L’envoi d’agents chinois, lui, est très utilisé en Asie du Sud-Est. Dès 2015, le site de la CCID mentionnait lui-même « plus de trente groupes envoyés en Thaïlande, Philippines, Malaisie, Vietnam, Laos, Birmanie, Indonésie et autres pays, qui ont attrapé 229 fugitifs ». En France, sans en avertir les autorités et hors du traité bilatéral d’extradition existant, de tels émissaires étaient venus en 2017 saisir Zheng Ning, ex-numéro deux du groupe chinois Zhongyin, l’un des leaders mondiaux du tissage de cachemire.
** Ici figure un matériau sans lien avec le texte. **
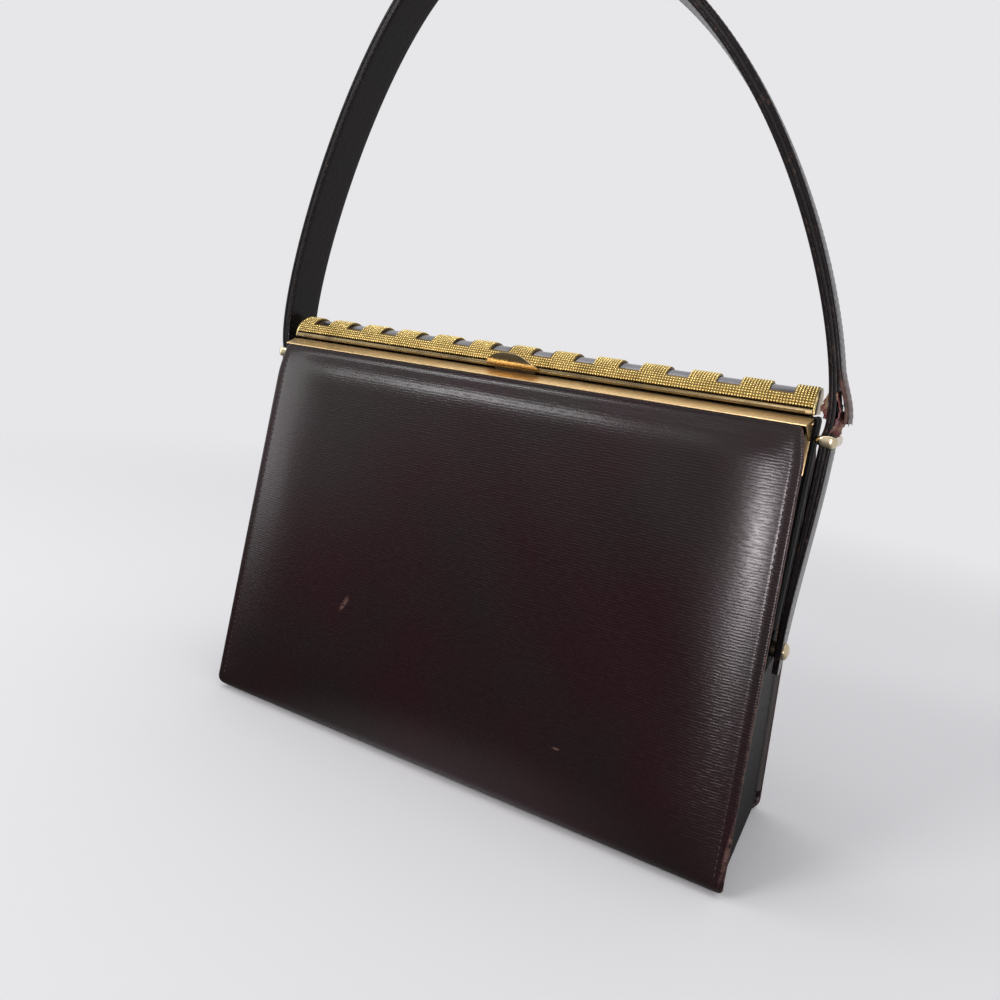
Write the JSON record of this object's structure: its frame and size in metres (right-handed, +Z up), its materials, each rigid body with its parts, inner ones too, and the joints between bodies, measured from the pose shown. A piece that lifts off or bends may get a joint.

Dans la traque de Xu Ji, directeur du développement de la ville de Wuhan accusé de corruption, le régime a employé dix personnes aux Etats-Unis entre 2015 et 2018, dont Hu Ji, le chef d’équipe, parti de Wuhan, Zhu Feng, sorte de coordonnateur pour les opérations au New Jersey, ou encore Michael McMahon, un détective privé arrêté fin 2019 par le procureur de New York. Des poursuites sont en cours contre neuf « agents étrangers ». Ce qui n’empêche pas les Etats-Unis de coopérer avec la Chine dans d’autres cas.

« Nous devons protéger les personnes vulnérables sous peine de voir la Chine saper notre Etat de droit, en Europe, s’inquiète le sénateur tchèque Pavel Fischer, membre de l’Alliance interparlementaire sur la Chine (IPAC). Nous avons signé de bonne foi des accords d’extradition, avec Hongkong par exemple, qui sont devenus des trappes meurtrières. »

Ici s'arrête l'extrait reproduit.